You probably won’t be able to out-negotiate the adjuster, so you’ll have to present a clear case and back it up with credible evidence. The best way to overcome the challenges of an adjuster’s difficult negotiation style is to have total command of the facts of your claim.

The adjuster may have more experience negotiating, but there’s no way they can know the facts of your claim better than you. You were there – they weren’t.

You were in the accident, you were hurt, and you felt the pain and the emotional distress. You have medical bills and medical records, the incident report or police report, and other convincing documentation to support your pain and suffering claim.

Don’t let the adjuster manipulate the facts. Stand by what you saw and heard, present credible evidence, and always remain professional. By negotiating with patience and persistence, you should arrive at a fair settlement agreement.

What to Do When Negotiations Stall

It’s up to you to protect your interests during insurance negotiations. Remember, the adjuster is looking out for the insurance company, not you. If the adjuster flatly refuses to continue negotiating toward a fair settlement, don’t give up.

Your first option is to ask to speak with the adjuster’s supervisor. Explain your situation and why you believe the adjuster is not correctly valuing your claim.

If the supervisor doesn’t budge and won’t continue negotiations, you can file a complaint with your state insurance board. A call from the regulatory agency may get negotiations moving.

Consider Hiring an Attorney

Lastly, you can get legal advice at any point during negotiations. If you can’t make progress on your own, consider hiring an experienced personal injury attorney. They negotiate with insurance companies for a living.

Sometimes hiring an attorney is all it takes to bring the adjuster back to the negotiating table with a fair settlement offer. A seasoned accident lawyer gets to know the adjusters working in your state, and how to handle them.

If you’ve done considerable work gathering evidence, submitting your demand, and negotiating, you may want to ask the attorney to lower their fee. They may agree, especially if all of the legwork has already been done on your case.

Most personal injury lawyers offer a free consultation to injury victims. When settlement negotiations break down, it costs nothing to have a case evaluation with an experienced attorney.

Beware the Statute of Limitations

The adjuster won’t tell you about the statute of limitations in your state, which is the deadline for filing a personal injury lawsuit. If you haven’t settled your claim or filed a lawsuit before the statutory deadline, you forfeit the right to seek compensation for your injuries.

The adjuster may be dragging out negotiations on purpose, or because they’re lazy and disorganized. You always have the right to consult a personal injury attorney to discuss your options.

Common Insurance Adjuster Characteristics

Insurance companies invest heavily in training their adjusters. After all, the company’s profit margin depends on each adjuster’s ability to settle claims as quickly and cheaply as possible.

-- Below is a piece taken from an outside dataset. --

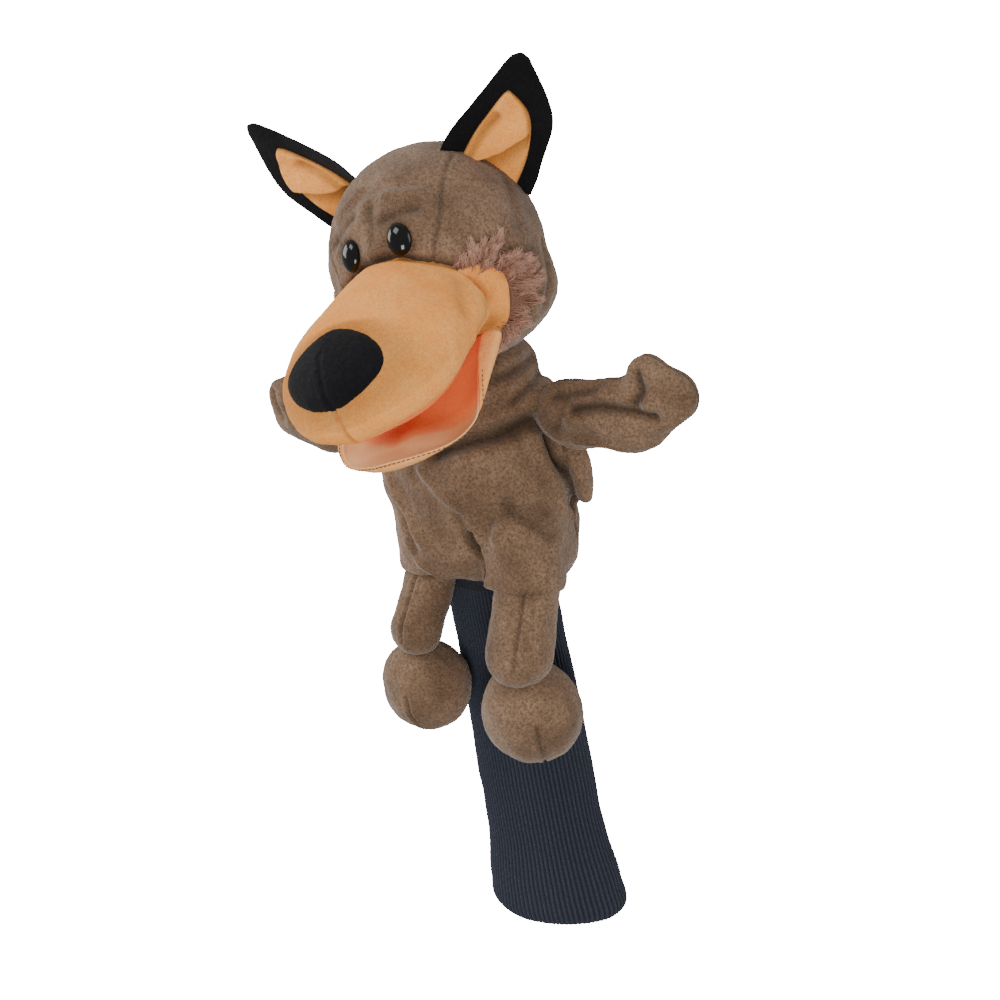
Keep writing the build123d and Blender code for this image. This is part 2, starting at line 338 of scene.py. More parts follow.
class Nodes:
    """A material's nodes, made one call at a time."""

    def __init__(self, name):
        self.material = bpy.data.materials.new(name)
        self.material.use_nodes = True
        self.tree = self.material.node_tree
        self.shader = self.tree.nodes["Principled BSDF"]

    def add(self, kind, **settings):
        node = self.tree.nodes.new(kind)
        for key, value in settings.items():
            setattr(node, key, value)
        return node

    def join(self, source, target):
        self.tree.links.new(source, target)

    def noise(self, scale, detail=2, rough=0.5):
        """Noise in the object's own metres."""
        where = self.add("ShaderNodeTexCoord")
        node = self.add("ShaderNodeTexNoise")
        node.inputs["Scale"].default_value = scale
        node.inputs["Detail"].default_value = detail
        node.inputs["Roughness"].default_value = rough
        self.join(where.outputs["Object"], node.inputs["Vector"])
        return node.outputs["Fac"]

    def ramp(self, source, *stops):
        """A number or colour by stops of (place, value)."""
        node = self.add("ShaderNodeValToRGB")
        elements = node.color_ramp.elements
        while len(elements) < len(stops):
            elements.new(0.5)
        for element, (place, value) in zip(elements, stops):
            element.position = place
            element.color = value if isinstance(value, tuple) else (value, value, value, 1)
        self.join(source, node.inputs["Fac"])
        return node.outputs["Color"]

    def fill(self, socket, value):
        """A socket takes a constant, or a link from another node."""
        if isinstance(value, (int, float, tuple)):
            socket.default_value = value
        else:
            self.join(value, socket)

    def mix(self, factor, a, b, kind="MIX"):
        node = self.add("ShaderNodeMix", data_type="RGBA", blend_type=kind)
        for key, value in (("Factor", factor), ("A", a), ("B", b)):
            self.fill(node.inputs[key], value)
        return node.outputs["Result"]

    def attribute(self, name):
        return self.add("ShaderNodeAttribute", attribute_name=name).outputs["Fac"]

    def bump(self, height, strength, distance, under=None):
        node = self.add("ShaderNodeBump")
        node.inputs["Strength"].default_value = strength
        node.inputs["Distance"].default_value = distance
        self.join(height, node.inputs["Height"])
        if under is not None:
            self.join(under, node.inputs["Normal"])
        return node.outputs["Normal"]

    def set(self, **values):
        for key, value in values.items():
            self.fill(self.shader.inputs[key.replace("_", " ")], value)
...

You might be dealing with an adjuster from the at-fault driver’s car insurance company, your auto insurance company, or a business owner’s liability insurance company. Every claims adjuster is different, and each has a unique negotiation style.

All adjusters share similar attributes:

  • They get paid to protect the interests of the insurance company
  • They’re not legally obligated to pay the full value of your claim
  • They won’t believe anything you say without evidence to back it up
  • For them, it’s just business

Your adjuster goes into work every day and sees the same claim files on their desk they left the night before. When they close one claim file, another takes its place. Each one of those files represents the victim of a personal injury, likely caused by one of their insureds.

A claims adjuster spends most of their time on the telephone with injury victims. It’s a high-stress job. Adjusters can be handling up to 100 injury claims at any one time. The clock is always ticking for the adjuster, as their bonus may depend on how fast they can close each claim.

Many adjusters develop a detached negotiating style to prevent the stress from getting to them. They’ve seen and heard it all. Most could care less how the auto accident or slip and fall impacted your life.